Eine statistisch-relevante Aussagekraft hat die Studie nicht, die Autoren wollten vielmehr in langen Gesprächen mit Kindern und Eltern sowie Beobachtungen mehr über die Hintergründe des Familienlebens in den drei Ländern erfahren. Sie sprachen mit rund 250 Kindern zwischen acht und 13 Jahren. Sie interviewten, beobachteten und filmten 24 Familien und gingen in jedem Land an sieben Schulen.
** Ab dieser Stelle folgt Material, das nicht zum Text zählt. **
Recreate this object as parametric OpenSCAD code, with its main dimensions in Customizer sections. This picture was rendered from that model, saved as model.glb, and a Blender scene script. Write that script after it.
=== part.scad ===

Sie machten sich an die Ursachenforschung, nachdem Großbritannien bereits bei einer Unicef-Studie im Jahr 2007 bezüglich der Kinderfreundlichkeit auf dem letzten Platz unter 21 Industrieländern gelandet war. Mangelnde Unterstützung der Regierung und eine "Jeder-gegen-Jeden"-Mentalität in der Gesellschaft seien dafür verantwortlich, hieß es schon damals.

Zwar gaben jetzt laut der aktuellen Studie in allen drei verglichenen Ländern die befragten Kinder an, die Zeit mit ihren Eltern sei ihnen wichtiger als materieller Wohlstand. Doch: "Die Kultur des Konsums in Großbritannien unterscheidet sich deutlich von der in Schweden und Spanien, wo die Familie im Vordergrund steht", heißt es. Es scheine, als würden britische Familien eher versuchen, durch Konsum Beziehungsprobleme zu kompensieren oder "soziale Unsicherheit".

Sowohl in Spanien als auch in Schweden sei es viel selbstverständlicher, im Alltag Zeit mit seiner Familie zu verbringen als in Großbritannien. Die britischen Eltern geben verschiedene Gründe dafür an, dazu gehören geringe Löhne und viele Überstunden. In Schweden hingegen trafen die Forscher auf viele Familien, die teilzeit arbeiten und so flexibler sind, ihre Familienleben zu gestalten. In Spanien wiederum passen demnach andere Verwandte auf die Kinder auf, wenn die Eltern keine Zeit haben.